Start of Source material

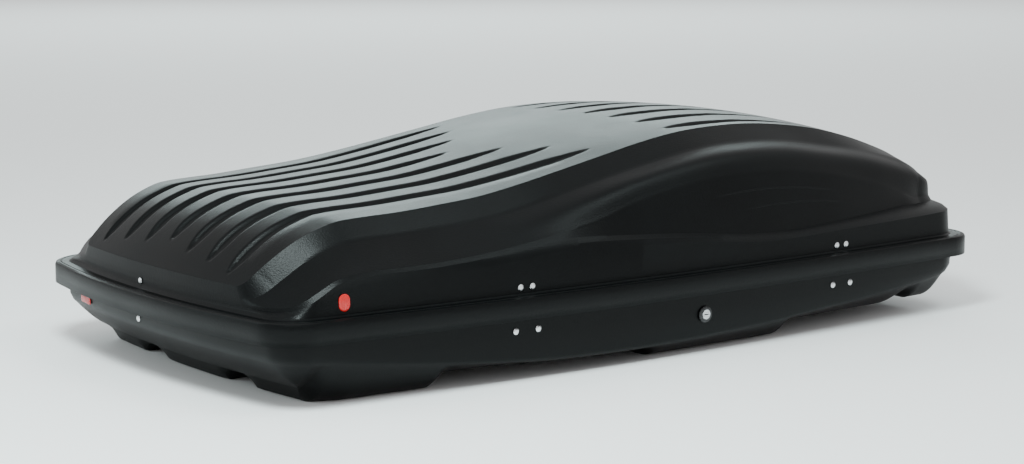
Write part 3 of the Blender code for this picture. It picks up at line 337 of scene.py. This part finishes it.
lower = [
    inset_ring(0.0, -LIP_HEIGHT, LIP_TURN, LID_STATIONS),
    inset_ring(0.0, -0.0045, LIP_TURN, LID_STATIONS),
    inset_ring(0.0012, -0.0014, LIP_TURN, LID_STATIONS),
    inset_ring(0.0045, 0.0, LIP_TURN, LID_STATIONS),
    inset_ring(0.0072, 0.0, LIP_TURN, LID_STATIONS),
    inset_ring(0.0085, -0.0012, LIP_TURN, LID_STATIONS),
    inset_ring(0.0098, 0.0, LIP_TURN, LID_STATIONS),
    inset_ring(LEDGE, 0.0, LIP_TURN - 0.006, LID_STATIONS),
    below_wall,
    wall_top * 0.88 + below_wall * 0.12,
    wall_top * 0.5 + (wall_top * 0.88 + below_wall * 0.12) * 0.2 + sill * 0.3,
]
upper = filled(
    [
        sill, sill * 0.94 + arch * 0.06, arch * 0.93 + sill * 0.07, arch * 0.92 + shoulder * 0.08,
        shoulder, valley, valley * 0.45 + crown * 0.55, crown * 0.94 + valley * 0.06, crown,
    ],
    (0, 9, 1, 7, 6, 3, 3, 0), (False, False, False, True, True, False, False, True, False),
)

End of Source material

- Description of the task: Reproduce the complete data exactly as presented above.

- Result:
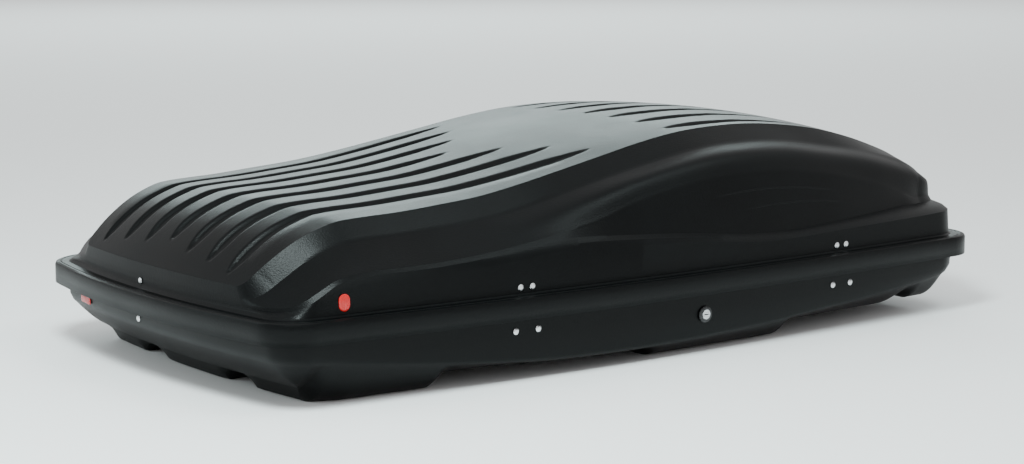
Write part 3 of the Blender code for this picture. It picks up at line 337 of scene.py. This part finishes it.
lower = [
    inset_ring(0.0, -LIP_HEIGHT, LIP_TURN, LID_STATIONS),
    inset_ring(0.0, -0.0045, LIP_TURN, LID_STATIONS),
    inset_ring(0.0012, -0.0014, LIP_TURN, LID_STATIONS),
    inset_ring(0.0045, 0.0, LIP_TURN, LID_STATIONS),
    inset_ring(0.0072, 0.0, LIP_TURN, LID_STATIONS),
    inset_ring(0.0085, -0.0012, LIP_TURN, LID_STATIONS),
    inset_ring(0.0098, 0.0, LIP_TURN, LID_STATIONS),
    inset_ring(LEDGE, 0.0, LIP_TURN - 0.006, LID_STATIONS),
    below_wall,
    wall_top * 0.88 + below_wall * 0.12,
    wall_top * 0.5 + (wall_top * 0.88 + below_wall * 0.12) * 0.2 + sill * 0.3,
]
upper = filled(
    [
        sill, sill * 0.94 + arch * 0.06, arch * 0.93 + sill * 0.07, arch * 0.92 + shoulder * 0.08,
        shoulder, valley, valley * 0.45 + crown * 0.55, crown * 0.94 + valley * 0.06, crown,
    ],
    (0, 9, 1, 7, 6, 3, 3, 0), (False, False, False, True, True, False, False, True, False),
)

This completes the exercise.